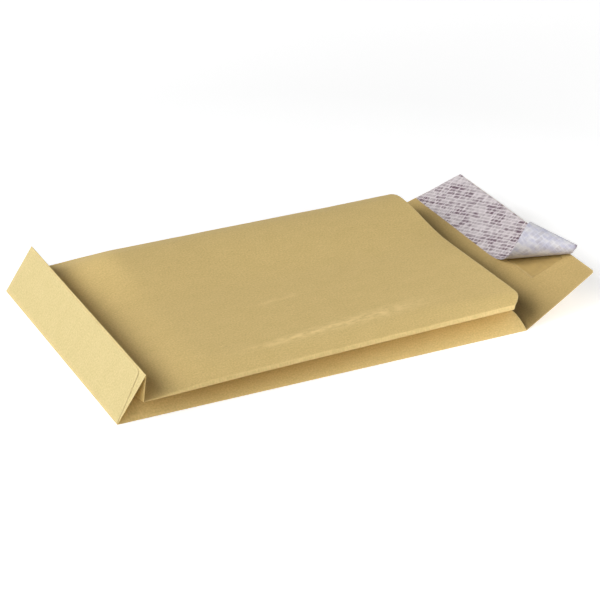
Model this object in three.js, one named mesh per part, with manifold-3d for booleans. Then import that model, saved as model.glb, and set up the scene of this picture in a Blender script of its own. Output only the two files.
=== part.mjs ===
// Gusseted paper envelope with a folded block bottom, a peel-and-seal flap and its part-peeled liner.
// Millimetres, +Z up. The origin is the centre of the back panel's underside. +X runs to the mouth.
import * as THREE from 'three'
import { mergeVertices } from 'three/addons/utils/BufferGeometryUtils.js'
import Module from 'manifold-3d'

const wasm = await Module()
wasm.setup()

// Paper sheet: a mitre reaches at most this many half thicknesses out of a sharp crease
const longestMitre = 2.2
const paperThickness = 0.3
const bodyWidth = 229
const bodyLength = 324
const gussetWidth = 40

// Block bottom, half raised and leaning towards the mouth
const blockTilt = degrees(56.2)
const stripLean = degrees(8)
const tuckTurn = degrees(70)
const frontCreaseSpread = 1.2
const bottomFlapInset = 8.5
const bottomFlapShort = 2.5
const bottomFlapRadius = 5
const bottomFlapSeat = 0.075

// Front panel, arched as a filled envelope is
const mouthCreaseHeight = 20
const farMouthCreaseHeight = 14.2
const nearRidgeRise = 6.8
const farRidgeRise = 14.5
const middleSag = 4.2
const archLength = 62
const shoulderRise = 2.8
const shoulderRun = 1.2
const ridgeInset = 28
const mouthRidgeInset = 18
const farRidgeInset = 34
const ridgeTurnLength = 90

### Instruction
Take the lines above from the first through the one containing "const gussetWidth = 40" and reproduce them exactly; include nothing else.

### Finished exercise
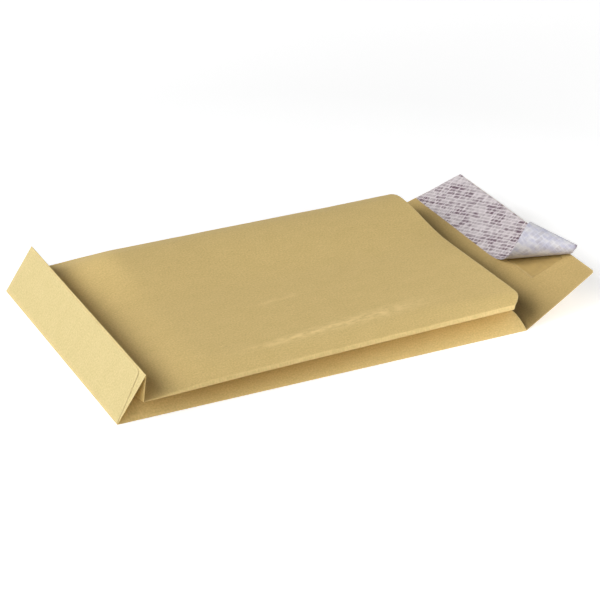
Model this object in three.js, one named mesh per part, with manifold-3d for booleans. Then import that model, saved as model.glb, and set up the scene of this picture in a Blender script of its own. Output only the two files.
=== part.mjs ===
// Gusseted paper envelope with a folded block bottom, a peel-and-seal flap and its part-peeled liner.
// Millimetres, +Z up. The origin is the centre of the back panel's underside. +X runs to the mouth.
import * as THREE from 'three'
import { mergeVertices } from 'three/addons/utils/BufferGeometryUtils.js'
import Module from 'manifold-3d'

const wasm = await Module()
wasm.setup()

// Paper sheet: a mitre reaches at most this many half thicknesses out of a sharp crease
const longestMitre = 2.2
const paperThickness = 0.3
const bodyWidth = 229
const bodyLength = 324
const gussetWidth = 40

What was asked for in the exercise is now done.